__WHAT THE TASK ASKS__.
Write out the lines from the top of the material through the line with "channel, channel_x, ZINC)", exactly and with nothing added.

__DATA__.
+++
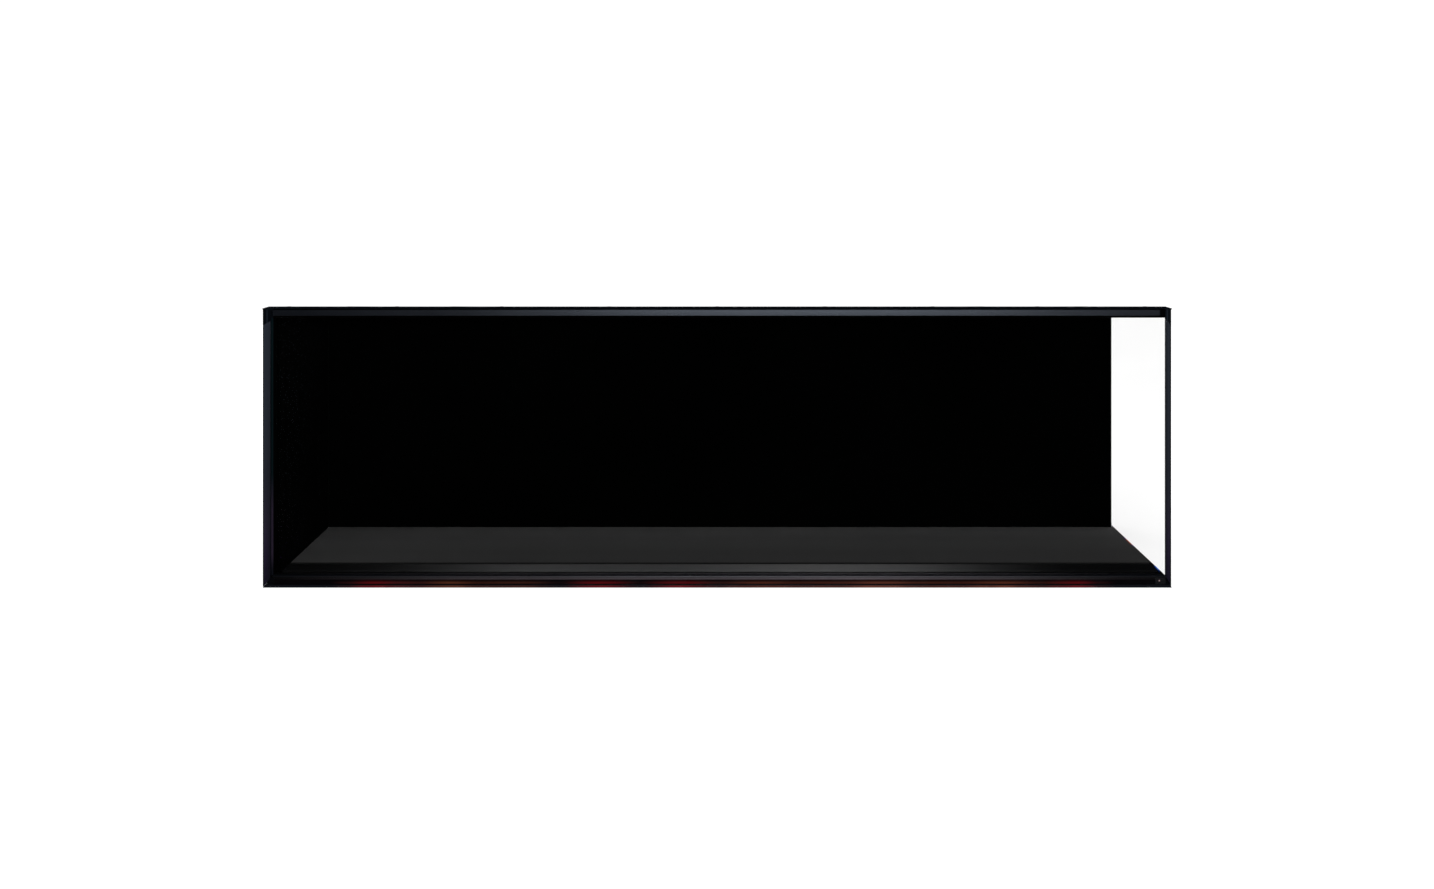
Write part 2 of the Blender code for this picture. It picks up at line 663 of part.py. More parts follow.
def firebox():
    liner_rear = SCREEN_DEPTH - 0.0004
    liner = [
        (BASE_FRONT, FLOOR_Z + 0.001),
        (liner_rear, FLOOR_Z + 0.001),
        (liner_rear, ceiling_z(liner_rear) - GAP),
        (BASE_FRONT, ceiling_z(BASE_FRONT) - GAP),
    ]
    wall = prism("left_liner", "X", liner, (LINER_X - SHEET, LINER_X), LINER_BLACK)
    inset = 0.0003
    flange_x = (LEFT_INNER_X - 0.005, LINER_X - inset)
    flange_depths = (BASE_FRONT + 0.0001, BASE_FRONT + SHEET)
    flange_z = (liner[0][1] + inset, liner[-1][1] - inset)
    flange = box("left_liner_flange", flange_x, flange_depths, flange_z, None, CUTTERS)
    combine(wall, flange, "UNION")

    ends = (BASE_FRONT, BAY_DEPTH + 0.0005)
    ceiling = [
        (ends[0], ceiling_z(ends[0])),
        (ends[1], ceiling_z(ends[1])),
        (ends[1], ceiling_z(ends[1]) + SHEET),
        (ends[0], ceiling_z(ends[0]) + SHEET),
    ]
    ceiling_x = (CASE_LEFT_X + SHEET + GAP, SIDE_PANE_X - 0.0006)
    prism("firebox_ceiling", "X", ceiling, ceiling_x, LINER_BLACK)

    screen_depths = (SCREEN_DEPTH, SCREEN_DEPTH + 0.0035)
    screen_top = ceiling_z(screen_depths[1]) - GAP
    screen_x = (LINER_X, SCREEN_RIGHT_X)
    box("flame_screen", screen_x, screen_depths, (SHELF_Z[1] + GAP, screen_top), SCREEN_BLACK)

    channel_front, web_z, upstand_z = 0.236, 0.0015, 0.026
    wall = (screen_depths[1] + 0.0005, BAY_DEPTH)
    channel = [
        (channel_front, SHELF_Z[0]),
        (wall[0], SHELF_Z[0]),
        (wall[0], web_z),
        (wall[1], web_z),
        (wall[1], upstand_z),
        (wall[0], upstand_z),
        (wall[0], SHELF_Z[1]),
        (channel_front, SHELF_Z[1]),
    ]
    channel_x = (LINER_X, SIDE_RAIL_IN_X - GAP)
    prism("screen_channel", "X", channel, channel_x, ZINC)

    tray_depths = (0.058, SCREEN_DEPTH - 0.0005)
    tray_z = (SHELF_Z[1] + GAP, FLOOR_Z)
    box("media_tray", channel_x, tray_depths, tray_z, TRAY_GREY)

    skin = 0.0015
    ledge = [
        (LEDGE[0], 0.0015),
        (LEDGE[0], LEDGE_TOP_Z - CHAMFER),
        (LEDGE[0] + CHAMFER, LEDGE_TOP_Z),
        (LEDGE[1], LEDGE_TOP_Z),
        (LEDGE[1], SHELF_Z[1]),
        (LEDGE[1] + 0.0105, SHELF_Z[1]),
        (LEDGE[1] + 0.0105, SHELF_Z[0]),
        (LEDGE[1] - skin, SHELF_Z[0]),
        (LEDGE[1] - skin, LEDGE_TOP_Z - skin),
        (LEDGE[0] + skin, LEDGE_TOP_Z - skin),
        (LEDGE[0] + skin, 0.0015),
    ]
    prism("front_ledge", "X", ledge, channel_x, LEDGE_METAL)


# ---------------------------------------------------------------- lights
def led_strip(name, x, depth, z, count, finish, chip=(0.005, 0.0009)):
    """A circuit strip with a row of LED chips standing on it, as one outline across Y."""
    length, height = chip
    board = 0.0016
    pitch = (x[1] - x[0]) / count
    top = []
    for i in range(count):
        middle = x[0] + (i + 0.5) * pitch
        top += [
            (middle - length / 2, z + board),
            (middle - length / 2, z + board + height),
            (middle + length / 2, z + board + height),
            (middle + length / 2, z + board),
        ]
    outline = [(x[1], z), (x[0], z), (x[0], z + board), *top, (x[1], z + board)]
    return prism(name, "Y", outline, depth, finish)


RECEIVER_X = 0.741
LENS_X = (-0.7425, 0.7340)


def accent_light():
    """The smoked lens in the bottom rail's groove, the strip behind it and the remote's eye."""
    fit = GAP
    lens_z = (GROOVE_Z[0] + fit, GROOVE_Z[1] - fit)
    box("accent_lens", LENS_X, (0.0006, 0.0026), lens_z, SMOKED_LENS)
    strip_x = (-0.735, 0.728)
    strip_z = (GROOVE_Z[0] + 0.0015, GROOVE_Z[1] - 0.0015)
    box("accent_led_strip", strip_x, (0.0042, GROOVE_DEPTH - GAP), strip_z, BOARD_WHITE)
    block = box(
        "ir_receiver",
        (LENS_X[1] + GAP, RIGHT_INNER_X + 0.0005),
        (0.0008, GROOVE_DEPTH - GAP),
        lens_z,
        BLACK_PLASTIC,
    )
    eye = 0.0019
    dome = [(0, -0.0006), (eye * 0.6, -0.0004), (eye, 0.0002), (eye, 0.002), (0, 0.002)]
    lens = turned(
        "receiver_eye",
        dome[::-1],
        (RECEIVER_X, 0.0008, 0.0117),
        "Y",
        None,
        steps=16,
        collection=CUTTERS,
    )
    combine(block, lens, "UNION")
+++
__TASK ANSWER__.
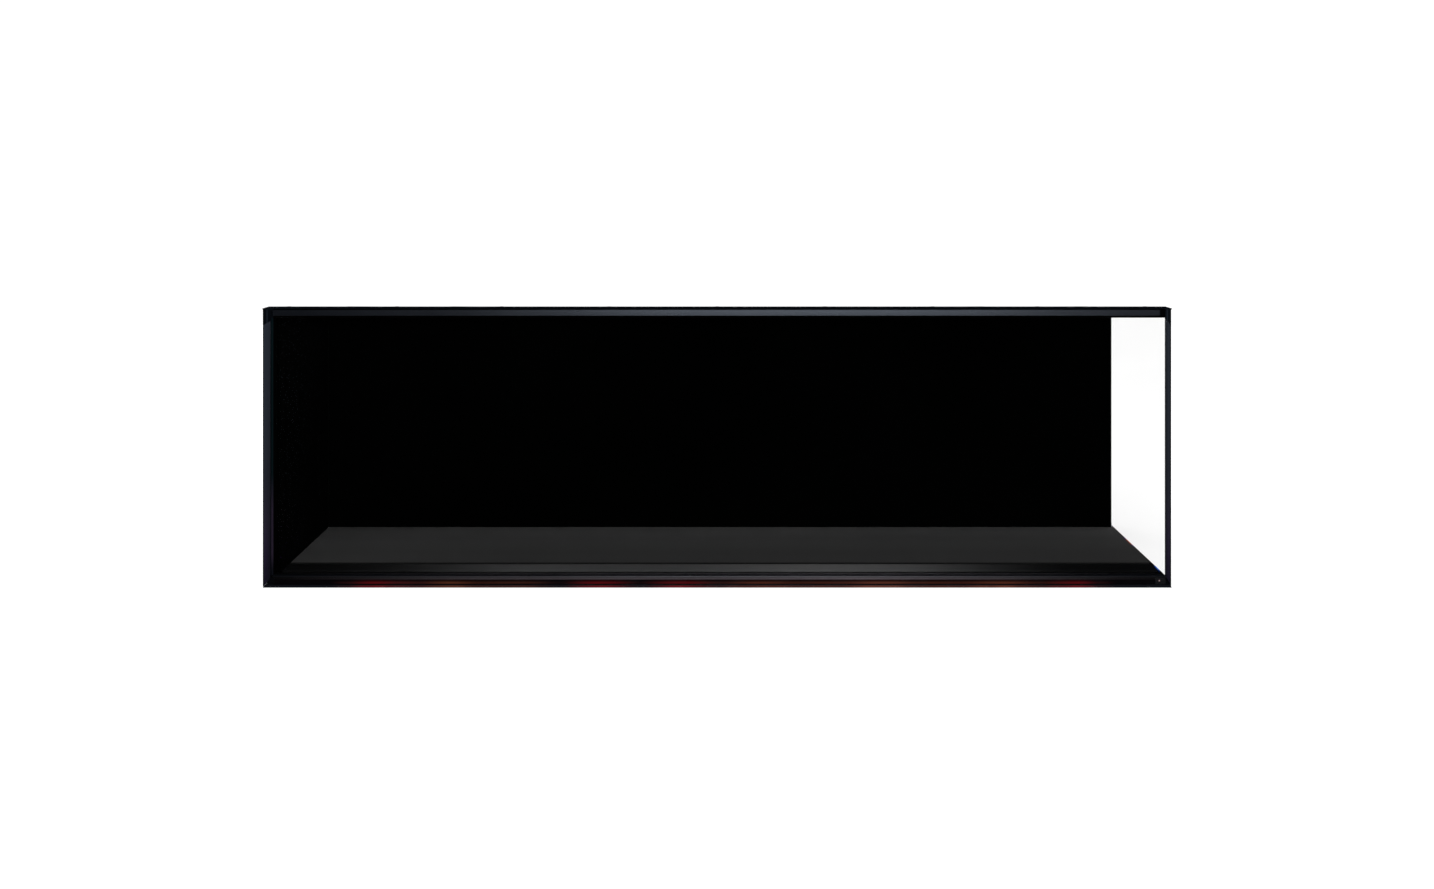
Write part 2 of the Blender code for this picture. It picks up at line 663 of part.py. More parts follow.
def firebox():
    liner_rear = SCREEN_DEPTH - 0.0004
    liner = [
        (BASE_FRONT, FLOOR_Z + 0.001),
        (liner_rear, FLOOR_Z + 0.001),
        (liner_rear, ceiling_z(liner_rear) - GAP),
        (BASE_FRONT, ceiling_z(BASE_FRONT) - GAP),
    ]
    wall = prism("left_liner", "X", liner, (LINER_X - SHEET, LINER_X), LINER_BLACK)
    inset = 0.0003
    flange_x = (LEFT_INNER_X - 0.005, LINER_X - inset)
    flange_depths = (BASE_FRONT + 0.0001, BASE_FRONT + SHEET)
    flange_z = (liner[0][1] + inset, liner[-1][1] - inset)
    flange = box("left_liner_flange", flange_x, flange_depths, flange_z, None, CUTTERS)
    combine(wall, flange, "UNION")

    ends = (BASE_FRONT, BAY_DEPTH + 0.0005)
    ceiling = [
        (ends[0], ceiling_z(ends[0])),
        (ends[1], ceiling_z(ends[1])),
        (ends[1], ceiling_z(ends[1]) + SHEET),
        (ends[0], ceiling_z(ends[0]) + SHEET),
    ]
    ceiling_x = (CASE_LEFT_X + SHEET + GAP, SIDE_PANE_X - 0.0006)
    prism("firebox_ceiling", "X", ceiling, ceiling_x, LINER_BLACK)

    screen_depths = (SCREEN_DEPTH, SCREEN_DEPTH + 0.0035)
    screen_top = ceiling_z(screen_depths[1]) - GAP
    screen_x = (LINER_X, SCREEN_RIGHT_X)
    box("flame_screen", screen_x, screen_depths, (SHELF_Z[1] + GAP, screen_top), SCREEN_BLACK)

    channel_front, web_z, upstand_z = 0.236, 0.0015, 0.026
    wall = (screen_depths[1] + 0.0005, BAY_DEPTH)
    channel = [
        (channel_front, SHELF_Z[0]),
        (wall[0], SHELF_Z[0]),
        (wall[0], web_z),
        (wall[1], web_z),
        (wall[1], upstand_z),
        (wall[0], upstand_z),
        (wall[0], SHELF_Z[1]),
        (channel_front, SHELF_Z[1]),
    ]
    channel_x = (LINER_X, SIDE_RAIL_IN_X - GAP)
    prism("screen_channel", "X", channel, channel_x, ZINC)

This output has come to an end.